Dark Matter Velocity Distributions for Direct Detection: Astrophysical Uncertainties are Smaller Than They Appear

The sensitivity of direct detection experiments depends on the phase-space distribution of dark matter near the Sun, which can be modeled theoretically using cosmological hydrodynamical simulations of Milky Way-like galaxies. However, capturing the halo-to-halo variation in the local dark matter speeds -- a necessary step for quantifying the astrophysical uncertainties that feed into experimental results -- requires a sufficiently large sample of simulated galaxies, which has been a challenge. In this Letter, we quantify this variation with nearly 100 Milky Way-like galaxies from the TNG50 simulation, the largest sample to date at this resolution. Moreover, we introduce a novel phase-space scaling procedure that endows every system with a reference frame that accurately reproduces the local standard-of-rest speed of our Galaxy, providing a principled way of extrapolating the simulation results to real-world data.
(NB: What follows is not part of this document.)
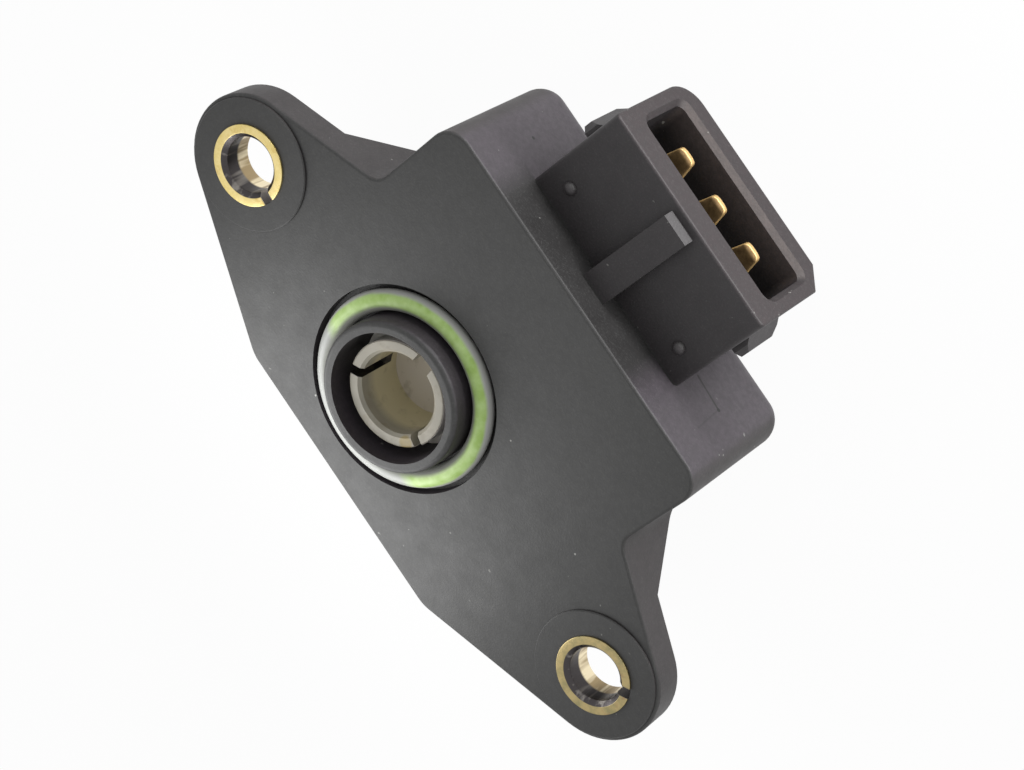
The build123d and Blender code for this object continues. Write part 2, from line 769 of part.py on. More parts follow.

The ensemble of predicted speed distributions is well characterized by the standard halo model, a Maxwell-Boltzmann distribution truncated at the escape speed, though the individual distributions can deviate from it, especially at high speeds. The dark matter-nucleon cross section limits placed by these speed distributions vary by ~60% about the median. This places the 1-sigma astrophysical uncertainty at or below the level of the systematic uncertainty of current ton-scale detectors, even down to the energy threshold. The predicted uncertainty remains unchanged when subselecting on those TNG50 galaxies with merger histories similar to the Milky Way. Tabulated speed distributions, as well as Maxwell-Boltzmann fits, are provided for use in computing direct detection bounds or projecting sensitivities.